Provost Fuchs to move Africana Studies and Research Center to Arts and Sciences

The move is a precursor to the establishment of a Ph.D. program


Cornell University Provost Kent Fuchs announced today that the Africana Studies and Research Center will become a distinct unit of the College of Arts and Sciences, effective July 1, 2011. In making the announcement, Provost Fuchs issued the following statement:

Following a thoughtful assessment of the capacity of the Office of the Provost to oversee individual academic programs, I have decided to move the Africana Studies and Research Center, which currently reports to me, into the College of Arts and Sciences, effective July 1, 2011. As with similar changes I have made regarding other programs that previously reported directly to my office, my goal in making this change is to provide the robust level of academic support that significant programs, such as Africana Studies, have a right to expect.

Most significantly, this move will allow for the establishment of a Ph.D. program that will strongly increase the national prominence of Africana Studies and bolster Cornell's ability to attract superb faculty and students. Africana Studies undergraduates already are Arts and Sciences students: the College admits and advises them, offers their curriculum through the College of Arts and Sciences courses of study, and awards their undergraduate degree.

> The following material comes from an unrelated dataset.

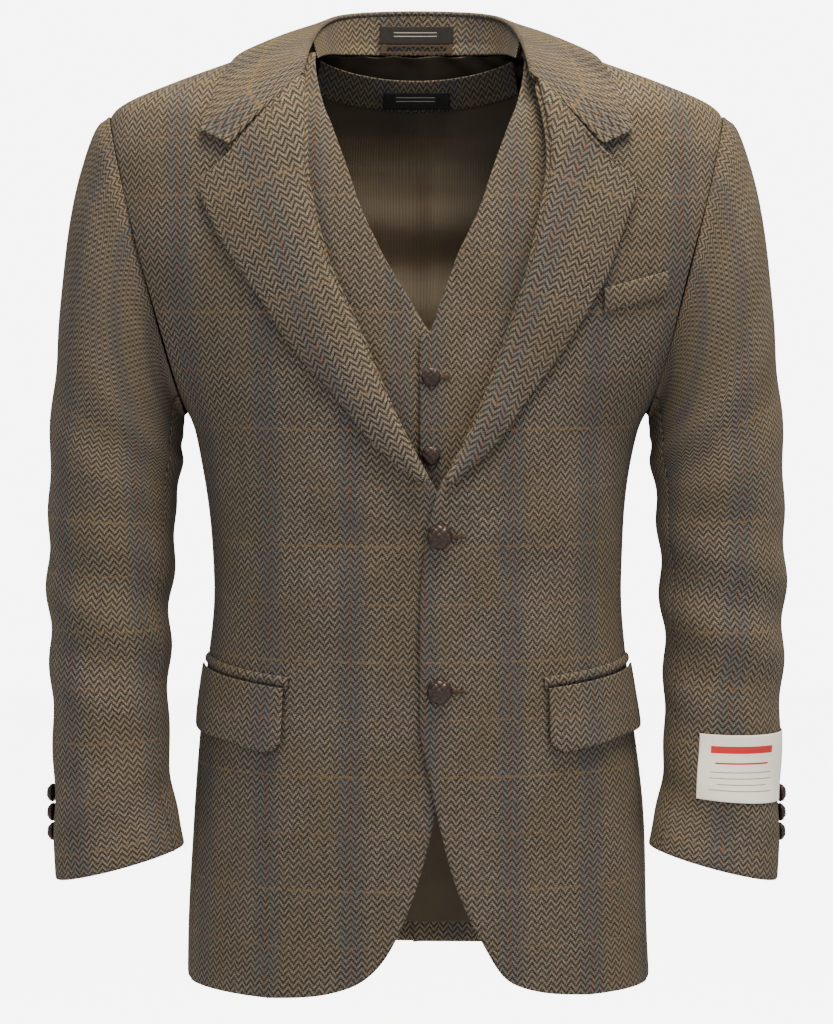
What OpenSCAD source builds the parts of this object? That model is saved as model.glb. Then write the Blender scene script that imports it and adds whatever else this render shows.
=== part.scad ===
// Two-button tweed jacket worn over its matching waistcoat, in the shape that a body fills it to.
// Origin at the back of the neck, where the collar seam crosses the centre back. Front faces -Y.

/* [Jacket body] */
// Half width of the jacket across the chest, at the underarm
chest_half_w = 183; // [150:1:230]
// Half width at the waist
waist_half_w = 169; // [135:1:220]
// Half width at the hem
hem_half_w = 192; // [160:1:240]
// Depth of the chest in front of the shoulder line
front_depth = 120; // [95:1:150]
// Depth of the back behind the shoulder line
back_depth = 118; // [95:1:150]
// Length from the nape down to the hem
jacket_len = 765; // [700:5:840]
// Height of the hem where the front edges start to curve away
cutaway_rise = 150; // [110:5:190]
// Thickness of the tweed with its interlining
tweed_t = 2.2; // [1.6:0.1:3]
// Thickness of a lining
lining_t = 0.8; // [0.6:0.1:1.2]
// Clear gap between two layers of cloth
layer_gap = 1; // [0.6:0.1:1.6]
// Clear gap between the tweed and the lining behind it
lining_gap = 2.2; // [1.6:0.1:2.6]
// How far one front edge lies under the other
lap_under = 34; // [28:1:45]

/* [Shoulders and sleeves] */
// Half width of the shoulders, to the sleeve seam
shoulder_half_w = 251; // [225:1:280]
// Drop of the shoulder point below the nape
shoulder_drop = 57; // [45:1:70]
// Drop of the underarm below the nape
underarm_drop = 300; // [280:1:320]
// Half depth of the armhole, front to back
armhole_half_d = 64; // [52:1:72]
// Width of the sleeve at the cuff
cuff_w = 106; // [90:1:120]
// Half depth of the sleeve at the cuff
cuff_half_d = 42; // [34:1:50]
// Clear gap between the sleeve and the body at the armhole
armhole_gap = 0.6; // [0.4:0.1:1]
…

Arts and Sciences is the natural home for Africana Studies because of its broad overlap of interests, especially in the social sciences and the humanities. This action is consistent with other top universities - including Harvard and Yale - that have adopted a model where the Africana Studies program is an integral part of the liberal arts college.

In its new academic home, Africana Studies will retain its faculty, staff, and North Campus facility, and receive the critical academic and administrative support that a college is best able to provide, including a plan to increase the number of its faculty, for which I have committed the necessary resources.